* **Objective**
Set down, exactly as they appear, the lines from the line holding "board = wool_board()" through the line holding "if empty is", inclusive; output nothing outside that range.

* **Information shown**
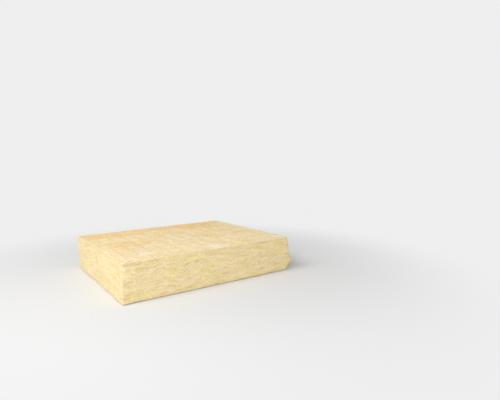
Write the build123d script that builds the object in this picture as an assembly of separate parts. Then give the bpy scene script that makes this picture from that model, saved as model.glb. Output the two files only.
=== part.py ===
from build123d import *
import os

# Mineral wool insulation board, a half length of a standard board, lying on a broad face.
# Millimetres. X runs along the 600 mm width and the pressed ribs, Y along the cut length, Z up.
# The origin is the centre of the underside, at the height of the rib crests it rests on.

# Overall size, measured over the ribs.
board_width = 600.0
board_length = 500.0
board_thickness = 120.0

# Softened edges round the four sawn sides, and the plain border that the oven leaves inside them.
edge_radius = 3.0
plain_border = 5.0

# Ribs pressed into both broad faces by the slotted plates of the curing oven.
rib_crest = 4.0
rib_valley = 3.4
rib_slope = 1.0
rib_height = 1.2

# Joints between the oven plates, which interrupt the ribs across the whole board.
plate_width = 171.0
plate_joint = 7.0
first_joint_from_side = 122.0

# Worked out from the sizes above.
rib_foot = rib_crest + 2 * rib_slope
rib_pitch = rib_foot + rib_valley
ribs_from_side = edge_radius + plain_border


def rib_rows():
    """Places along Y of the ribs that fit between the plain borders."""
    reach = board_length - 2 * ribs_from_side - rib_foot
    count = int(reach // rib_pitch) + 1
    return [(row - (count - 1) / 2) * rib_pitch for row in range(count)]


def plate_joints():
    """Places along X of the joints between the oven plates."""
    places = []
    joint = -board_width / 2 + first_joint_from_side
    while joint < board_width / 2:
        places.append(joint)
        joint += plate_width
    return places


def underside_line():
    """The underside's outline across the ribs, as (y, z) points from the low Y side to the high one."""
    line = [(-board_length / 2, rib_height)]
    for y in rib_rows():
        line += [(y - rib_foot / 2, rib_height), (y - rib_crest / 2, 0.0)]
        line += [(y + rib_crest / 2, 0.0), (y + rib_foot / 2, rib_height)]
    line.append((board_length / 2, rib_height))
    return line


def ribbed_slab():
    """The board with unbroken ribs and sharp edges: its section across the ribs, drawn out along X."""
    below = underside_line()
    above = [(y, board_thickness - z) for y, z in reversed(below)]
    section = make_face(Polyline(*below, *above, close=True))
    return extrude(Plane.YZ.offset(-board_width / 2) * section, board_width)


def break_in_ribs(middle, width):
    """A shallow channel across all ribs of the underside, with walls that slope as the ribs' ends do."""
    floor = width / 2
    mouth = floor + rib_slope
    section = make_face(Polyline((-mouth, 0), (mouth, 0), (floor, rib_height), (-floor, rib_height), close=True))
    return Pos(middle, board_length / 2, 0) * extrude(Plane.XZ * section, board_length)


def underside_breaks():
    """Where the underside has no ribs: at the joints of the oven plates and along the two ends of the ribs."""
    joints = [break_in_ribs(x, plate_joint) for x in plate_joints()]
    borders = [break_in_ribs(x, 2 * ribs_from_side) for x in (-board_width / 2, board_width / 2)]
    return joints + borders


def sawn_edges(board):
    """The edges round the four sawn sides, upright ones included."""
    along_x = board.faces().sort_by(Axis.X)
    along_y = board.faces().sort_by(Axis.Y)
    long_edges = [side.edges().filter_by(Axis.X) for side in (along_y[0], along_y[-1])]
    return along_x[0].edges() + along_x[-1].edges() + long_edges[0] + long_edges[1]


def wool_board():
    """The whole board: the ribbed slab, with the ribs broken and the edges softened."""
    middle_plane = Plane.XY.offset(board_thickness / 2)
    below = underside_breaks()
    above = [mirror(cut, about=middle_plane) for cut in below]
    board = ribbed_slab().cut(*below, *above)
    return fillet(sawn_edges(board), edge_radius)


os.makedirs("parts", exist_ok=True)
board = wool_board()
export_step(board, "parts/wool_board.step")
print("solids", len(board.solids()), "volume", round(board.volume), "size", board.bounding_box().size)
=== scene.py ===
"""Looks of a semi-rigid mineral wool board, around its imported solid.

The board is one piece of felted stone wool. An oven's slotted plates press ribs into both broad faces,
the four sides are sawn and show the crimped layers of the felt, and loose fibres stand out everywhere.
Lengths are in metres, and colours are written as they look on screen.
"""

from __future__ import annotations

import logging
import math
from dataclasses import dataclass, field, replace
from enum import Enum
from typing import Mapping, Sequence, Union

import bpy
from mathutils import Matrix, Vector


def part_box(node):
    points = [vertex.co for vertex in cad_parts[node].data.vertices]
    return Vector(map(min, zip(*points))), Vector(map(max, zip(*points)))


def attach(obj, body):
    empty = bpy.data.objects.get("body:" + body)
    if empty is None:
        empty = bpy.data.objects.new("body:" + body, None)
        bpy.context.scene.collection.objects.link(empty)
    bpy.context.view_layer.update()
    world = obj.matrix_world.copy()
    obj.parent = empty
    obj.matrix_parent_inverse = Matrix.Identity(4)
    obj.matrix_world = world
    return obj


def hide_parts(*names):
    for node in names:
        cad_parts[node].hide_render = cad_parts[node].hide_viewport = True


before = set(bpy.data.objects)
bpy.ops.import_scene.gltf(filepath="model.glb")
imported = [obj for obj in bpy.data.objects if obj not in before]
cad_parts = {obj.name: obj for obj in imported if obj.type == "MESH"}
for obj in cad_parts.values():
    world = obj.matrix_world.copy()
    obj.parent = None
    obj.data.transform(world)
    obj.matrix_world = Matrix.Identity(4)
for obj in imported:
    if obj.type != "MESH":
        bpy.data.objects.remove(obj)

LOG = logging.getLogger("wool_board")
MM = 0.001
PHOTO_WIDTH = 500
BODY = "root"
CAD_NODE = "wool_board"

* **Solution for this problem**
board = wool_board()
export_step(board, "parts/wool_board.step")
print("solids", len(board.solids()), "volume", round(board.volume), "size", board.bounding_box().size)
=== scene.py ===
"""Looks of a semi-rigid mineral wool board, around its imported solid.

The board is one piece of felted stone wool. An oven's slotted plates press ribs into both broad faces,
the four sides are sawn and show the crimped layers of the felt, and loose fibres stand out everywhere.
Lengths are in metres, and colours are written as they look on screen.
"""

from __future__ import annotations

import logging
import math
from dataclasses import dataclass, field, replace
from enum import Enum
from typing import Mapping, Sequence, Union

import bpy
from mathutils import Matrix, Vector


def part_box(node):
    points = [vertex.co for vertex in cad_parts[node].data.vertices]
    return Vector(map(min, zip(*points))), Vector(map(max, zip(*points)))


def attach(obj, body):
    empty = bpy.data.objects.get("body:" + body)
    if empty is None:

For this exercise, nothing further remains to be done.